WRITTEN PROBLEM = Print the first line of the material below and each line after it, exactly as written, ending with the line that contains "return joined(name, [blob, lead])".

DATA PROVIDED =
_____
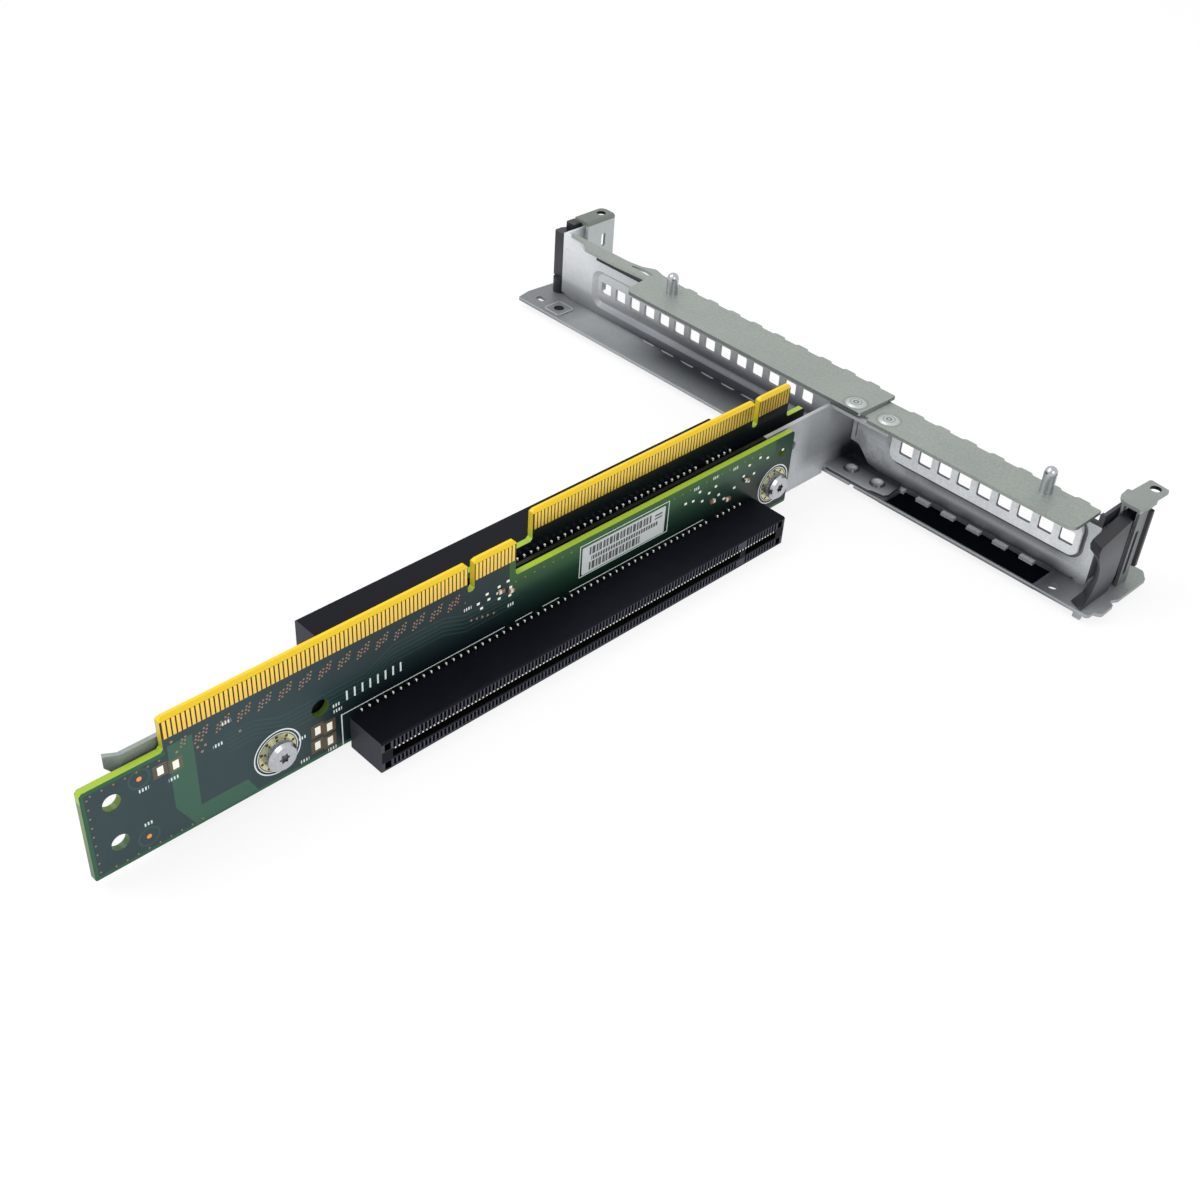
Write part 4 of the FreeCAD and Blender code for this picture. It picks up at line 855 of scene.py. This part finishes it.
def row_of(piece, count, step):
    """Repeats a piece along Y with an applied array."""
    modifier = piece.modifiers.new("row", "ARRAY")
    modifier.count = count
    modifier.use_relative_offset = False
    modifier.use_constant_offset = True
    modifier.constant_offset_displace = (0, step, 0)
    clear_selection()
    bpy.context.view_layer.objects.active = piece
    piece.select_set(True)
    single = len(piece.data.polygons)
    bpy.ops.object.modifier_apply(modifier=modifier.name)
    if len(piece.data.polygons) != single * count:
        raise RuntimeError(piece.name + " wasn't repeated")
    return piece


def joined(name, pieces):
    """One object from several, with its place in its mesh."""
    clear_selection()
    for piece in pieces:
        piece.select_set(True)
    bpy.context.view_layer.objects.active = pieces[0]
    bpy.ops.object.join()
    piece = start_piece(name)
    bpy.ops.object.transform_apply(location=True, rotation=True, scale=True)
    return piece


def hand_over(piece, material):
    """Gives a finished piece its material and fixes it to the body that stands still."""
    if not piece.data.polygons:
        raise RuntimeError(piece.name + " came out empty")
    piece.data.materials.clear()
    piece.data.materials.append(material)
    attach(piece, ROOT)


def bent_tail(name, x, y, z, scale):
    """One soldered tail: a rounded blob on the board with a short lead bent down from it."""
    blob = block(name + "_blob", (x, y, z), Vector(TAIL_BLOB) * scale, TAIL_BLOB_BEVEL * scale)
    lead = block(name + "_lead", (x - 0.05, y + 0.2 * scale, z - 0.4 * scale), Vector(TAIL_LEAD) * scale,
                 TAIL_LEAD_BEVEL * scale)
    return joined(name, [blob, lead])


def tail_row(name, node, shift, scale):
    """Row of tails over the CAD ones, with the gap that the key leaves."""
    low = corners_mm(node)[0]
    x = low.x + shift[0]
    z = low.z + shift[1]
    first = low.y + TAIL_FIRST_Y
    pitch = sizes().tail_pitch
    long_row = row_of(bent_tail(name + "_long", x, first, z, scale), TAILS_BEFORE_KEY, pitch)
    after_key = first + (TAILS_BEFORE_KEY + 1) * pitch / MM
    short_row = row_of(bent_tail(name + "_short", x, after_key, z, scale), TAILS_AFTER_KEY, pitch)
    piece = joined(name, [long_row, short_row])
    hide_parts(node)
    return piece


class RISER_OT_finishes(bpy.types.Operator):
    """Give the CAD nodes their finishes, apart from the boards and the soldered tails"""
    bl_idname = "riser.finishes"
    bl_label = "Finishes"

    def execute(self, context):
        dress(top_plate_steel(), "left_top_plate", "right_top_plate")
        dress(rivet_steel(), "top_rivets")
        dress(left_cover_steel(), "left_slot_cover")
        dress(right_cover_steel(), "right_slot_cover")
        dress(base_steel(), "crossbar_base")
        dress(web_steel(), "web_plate")
        dress(end_plate_steel(), "left_end_plate", "right_end_plate", "board_standoffs")
        dress(bright_steel("pin steel", 0.62, 0.9), "guide_pins")
        dress(bright_steel("screw steel", 0.62, 1.0), "front_board_screws", "rear_board_screws")
        dress(foot_rivet_steel(), "foot_rivets")
        dress(latch_plastic(), "left_latch", "right_latch")
        dress(slot_plastic("front slot plastic", "front_slot_housing", 1), "front_slot_housing")
        dress(slot_plastic("rear slot plastic", "rear_slot_housing", -1), "rear_slot_housing")
        dress(gold_plate(), "front_gold_fingers", "rear_gold_fingers")
        dress(base_film(), "base_pad")
        dress(chip_ceramic(), "chip_parts")
        dress(label_paper(), "board_label")
        return {"FINISHED"}


class RISER_OT_boards(bpy.types.Operator):
    """Print the circuit boards"""
    bl_idname = "riser.boards"
    bl_label = "Circuit boards"

    def execute(self, context):
        dress(board_resist("front board", "front_board"), "front_board")
        dress(board_resist("rear board", "rear_board"), "rear_board")
        return {"FINISHED"}


class RISER_OT_tails(bpy.types.Operator):
    """Model the soldered tails of both card slots"""
    bl_idname = "riser.tails"
    bl_label = "Soldered tails"

    def execute(self, context):
        material = tinned()
        for slot, shift, scale in TAIL_ROWS:
            row = tail_row(slot + "_tails", slot + "_slot_tails", shift, scale)
            hand_over(row, material)
        return {"FINISHED"}


class RISER_OT_contact_tips(bpy.types.Operator):
    """Model the contact tips inside both card slots"""
    bl_idname = "riser.contact_tips"
    bl_label = "Contact tips"

    def execute(self, context):
        pitch = sizes().tip_pitch
        material = tinned()
        for node, outward in (("front_slot_housing", 1), ("rear_slot_housing", -1)):
            low, high = corners_mm(node)
            middle = (low.z + high.z) / 2
            face = high.x if outward > 0 else low.x
            rows = []
            for side in (-1, 1):
                place = (face - outward * TIP_DEPTH, low.y + TIP_FIRST_Y, middle + side * TIP_OFF_MIDDLE)
                rows.append(row_of(block("tip", place, TIP_EXTENT, TIP_BEVEL), TIPS_IN_ROW, pitch))
            piece = joined(node.replace("_slot_housing", "_contact_tips"), rows)
            hand_over(piece, material)
        return {"FINISHED"}


class RISER_OT_pads(bpy.types.Operator):
    """Model the soldered pads on the front board"""
    bl_idname = "riser.pads"
    bl_label = "Soldered pads"

    def execute(self, context):
        height = sizes().pad_height / MM
        x = corners_mm("front_board")[1].x + height / 2
        pads = []
        for places, extent in ((LARGE_PADS, LARGE_PAD_EXTENT), (SMALL_PADS, SMALL_PAD_EXTENT)):
            for y, z in places:
                pads.append(block("pad", (x, y, z), (height,) + extent, PAD_BEVEL))
        hand_over(joined("solder_pads", pads), tinned())
        return {"FINISHED"}


class RISER_OT_studio(bpy.types.Operator):
    """Set up the floor, the lights, the sky and the camera"""
    bl_idname = "riser.studio"
    bl_label = "Studio"

    def execute(self, context):
        lay_floor()
        set_sky()
        hang_light("key", KEY_PLACE, KEY_WIDTH, sizes().key_light)
        hang_light("fill", FILL_PLACE, FILL_WIDTH, sizes().fill_light)
        place_camera()
        if context.scene.camera is None:
            raise RuntimeError("the scene has no camera")
        return {"FINISHED"}


def background_rays(s):
    """1 for rays that should see the plain background: from the camera, from metal and through glass."""
    paths = s.node("ShaderNodeLightPath")
    seen = Wire(s, paths.outputs["Is Camera Ray"])
    seen = seen.most(Wire(s, paths.outputs["Is Glossy Ray"]))
    return seen.most(Wire(s, paths.outputs["Is Transmission Ray"]))


def lay_floor():
    """White floor that keeps a faint shadow of the object."""
    clear_selection()
    bpy.ops.mesh.primitive_plane_add(size=FLOOR_WIDTH, location=(0, 0, FLOOR_HEIGHT))
    floor = start_piece("floor")
    s = Sheet("white floor")
    matt = s.node("ShaderNodeBsdfDiffuse", inputs={"Color": paint(246, 246, 246)})
    glow = s.node("ShaderNodeEmission", inputs={"Color": tuple(colours().backdrop), "Strength": 1.0})
    both = s.node("ShaderNodeMixShader", inputs={"Fac": background_rays(s) * FLOOR_GLOW})
    s.feed(both.inputs[1], matt.outputs[0])
    s.feed(both.inputs[2], glow.outputs[0])
    s.feed(s.output.inputs["Surface"], both.outputs[0])
    floor.data.materials.append(s.material)


def set_sky():
    """Even soft light, and a white background for the camera, metal and glass."""
    world = bpy.data.worlds.new("studio sky")
    bpy.context.scene.world = world
    world.use_nodes = True
    nodes = world.node_tree.nodes
    links = world.node_tree.links
    nodes.clear()
    output = nodes.new("ShaderNodeOutputWorld")
    paths = nodes.new("ShaderNodeLightPath")
    soft = nodes.new("ShaderNodeBackground")
    soft.inputs["Strength"].default_value = sizes().sky
    soft.inputs["Color"].default_value = (1, 1, 1, 1)
    white = nodes.new("ShaderNodeBackground")
    white.inputs["Color"].default_value = tuple(colours().backdrop)
    seen = paths.outputs["Is Camera Ray"]
    for name in ("Is Glossy Ray", "Is Transmission Ray"):
        either = nodes.new("ShaderNodeMath")
        either.operation = "MAXIMUM"
        links.new(seen, either.inputs[0])
        links.new(paths.outputs[name], either.inputs[1])
        seen = either.outputs[0]
    both = nodes.new("ShaderNodeMixShader")
    links.new(seen, both.inputs[0])
    links.new(soft.outputs[0], both.inputs[1])
    links.new(white.outputs[0], both.inputs[2])
    links.new(both.outputs[0], output.inputs["Surface"])


def hang_light(name, place, width, power):
    """Square soft light that faces the middle of the object."""
    lamp = bpy.data.lights.new(name, "AREA")
    lamp.energy = power
    lamp.size = width
    hung = bpy.data.objects.new(name, lamp)
    bpy.context.scene.collection.objects.link(hung)
    hung.location = Vector(place) + ORIGIN * MM
    aim = Vector(LIGHT_AIM) - Vector(place)
    hung.rotation_euler = aim.to_track_quat("-Z", "Y").to_euler()


def place_camera():
    """Camera at the photograph's place, direction and roll."""
    lens = bpy.data.cameras.new("photo camera")
    lens.sensor_width = SENSOR
    lens.lens = FOCAL_PIXELS / PHOTO_PIXELS * SENSOR
    camera = bpy.data.objects.new("photo camera", lens)
    bpy.context.scene.collection.objects.link(camera)
    azimuth = math.radians(VIEW_AZIMUTH)
    elevation = math.radians(VIEW_ELEVATION)
    roll = math.radians(VIEW_ROLL)
    back = Vector((math.sin(azimuth) * math.cos(elevation), -math.cos(azimuth) * math.cos(elevation),
                   math.sin(elevation)))
    level = Vector((math.cos(azimuth), math.sin(azimuth), 0))
    upright = back.cross(level)
    right = level * math.cos(roll) + upright * math.sin(roll)
    up = upright * math.cos(roll) - level * math.sin(roll)
    turn = Matrix((right, up, back)).transposed().to_4x4()
    camera.matrix_world = Matrix.Translation(Vector(VIEW_PLACE) + ORIGIN * MM) @ turn
    bpy.context.scene.camera = camera
    bpy.context.scene.view_settings.view_transform = "Standard"


class RISER_PT_panel(bpy.types.Panel):
    """Sidebar panel with the settings and one button for each group of pieces"""
    bl_idname = "RISER_PT_panel"
    bl_label = "Riser card assembly"
    bl_space_type = "VIEW_3D"
    bl_region_type = "UI"
    bl_category = "Riser"

    def draw(self, context):
        column = self.layout.column()
        for group in (context.scene.riser_colours, context.scene.riser_sizes):
            for name in group.__annotations__:
                column.prop(group, name)
        for step in STEPS:
            column.operator(step.bl_idname)


STEPS = (RISER_OT_finishes, RISER_OT_boards, RISER_OT_tails, RISER_OT_contact_tips, RISER_OT_pads,
         RISER_OT_studio)
CLASSES = (RiserColours, RiserSizes) + STEPS + (RISER_PT_panel,)


def register():
    for item in CLASSES:
        bpy.utils.register_class(item)
    bpy.types.Scene.riser_colours = bpy.props.PointerProperty(type=RiserColours)
    bpy.types.Scene.riser_sizes = bpy.props.PointerProperty(type=RiserSizes)


def unregister():
    del bpy.types.Scene.riser_sizes
    del bpy.types.Scene.riser_colours
    for item in reversed(CLASSES):
        bpy.utils.unregister_class(item)


def main():
    """Runs every step in order."""
    register()
    bpy.ops.riser.finishes()
    bpy.ops.riser.boards()
    bpy.ops.riser.tails()
    bpy.ops.riser.contact_tips()
    bpy.ops.riser.pads()
    bpy.ops.riser.studio()


if __name__ == "__main__":
    main()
_____
FINAL RESULT =
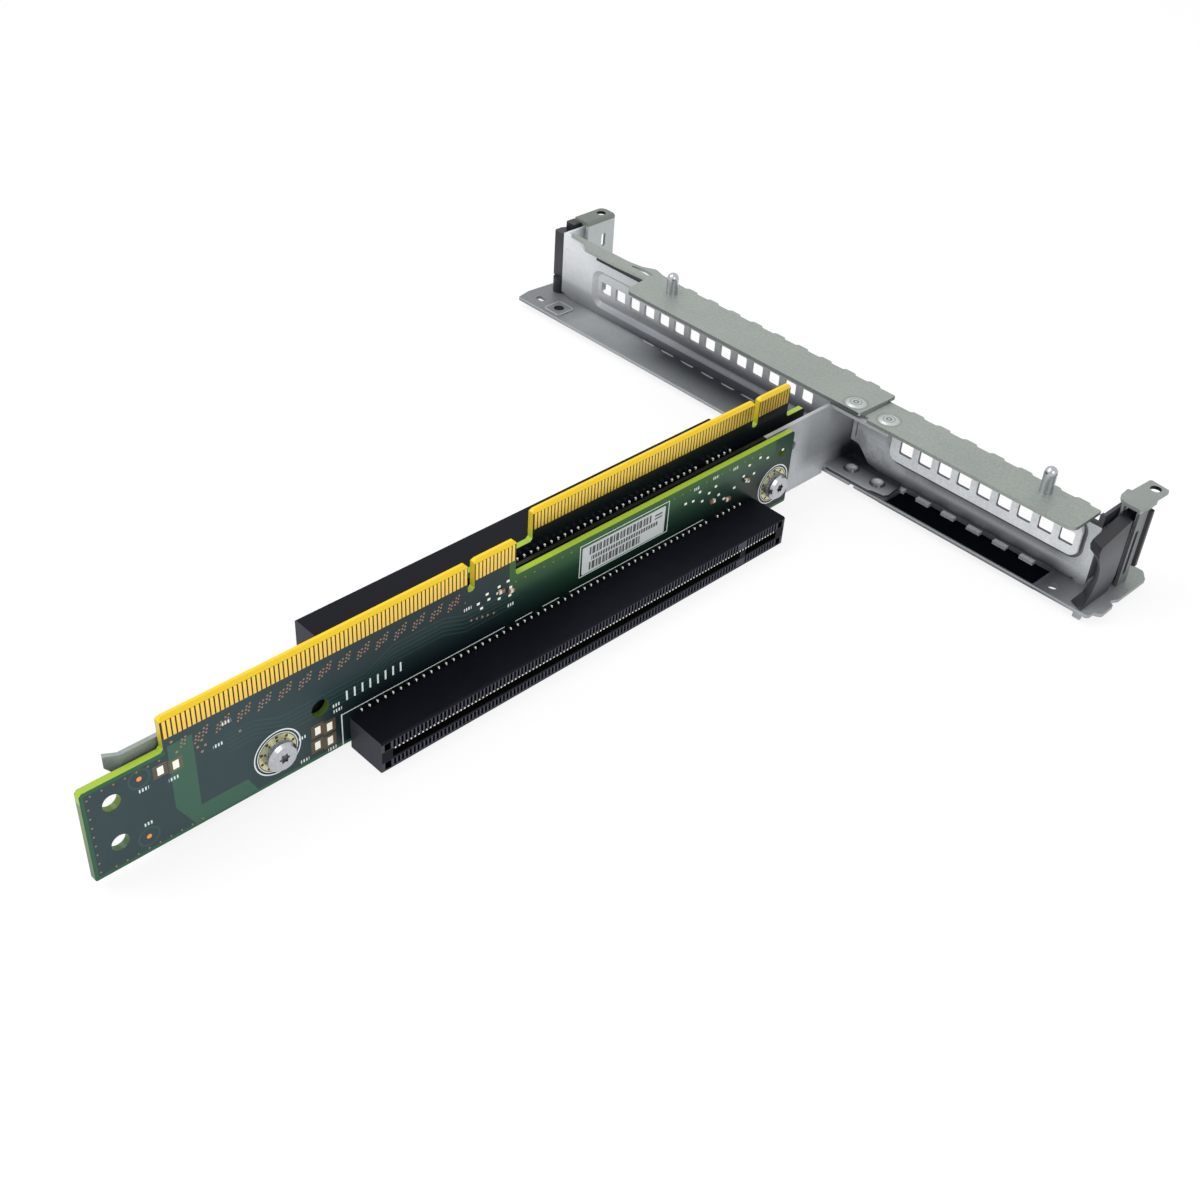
Write part 4 of the FreeCAD and Blender code for this picture. It picks up at line 855 of scene.py. This part finishes it.
def row_of(piece, count, step):
    """Repeats a piece along Y with an applied array."""
    modifier = piece.modifiers.new("row", "ARRAY")
    modifier.count = count
    modifier.use_relative_offset = False
    modifier.use_constant_offset = True
    modifier.constant_offset_displace = (0, step, 0)
    clear_selection()
    bpy.context.view_layer.objects.active = piece
    piece.select_set(True)
    single = len(piece.data.polygons)
    bpy.ops.object.modifier_apply(modifier=modifier.name)
    if len(piece.data.polygons) != single * count:
        raise RuntimeError(piece.name + " wasn't repeated")
    return piece


def joined(name, pieces):
    """One object from several, with its place in its mesh."""
    clear_selection()
    for piece in pieces:
        piece.select_set(True)
    bpy.context.view_layer.objects.active = pieces[0]
    bpy.ops.object.join()
    piece = start_piece(name)
    bpy.ops.object.transform_apply(location=True, rotation=True, scale=True)
    return piece


def hand_over(piece, material):
    """Gives a finished piece its material and fixes it to the body that stands still."""
    if not piece.data.polygons:
        raise RuntimeError(piece.name + " came out empty")
    piece.data.materials.clear()
    piece.data.materials.append(material)
    attach(piece, ROOT)


def bent_tail(name, x, y, z, scale):
    """One soldered tail: a rounded blob on the board with a short lead bent down from it."""
    blob = block(name + "_blob", (x, y, z), Vector(TAIL_BLOB) * scale, TAIL_BLOB_BEVEL * scale)
    lead = block(name + "_lead", (x - 0.05, y + 0.2 * scale, z - 0.4 * scale), Vector(TAIL_LEAD) * scale,
                 TAIL_LEAD_BEVEL * scale)
    return joined(name, [blob, lead])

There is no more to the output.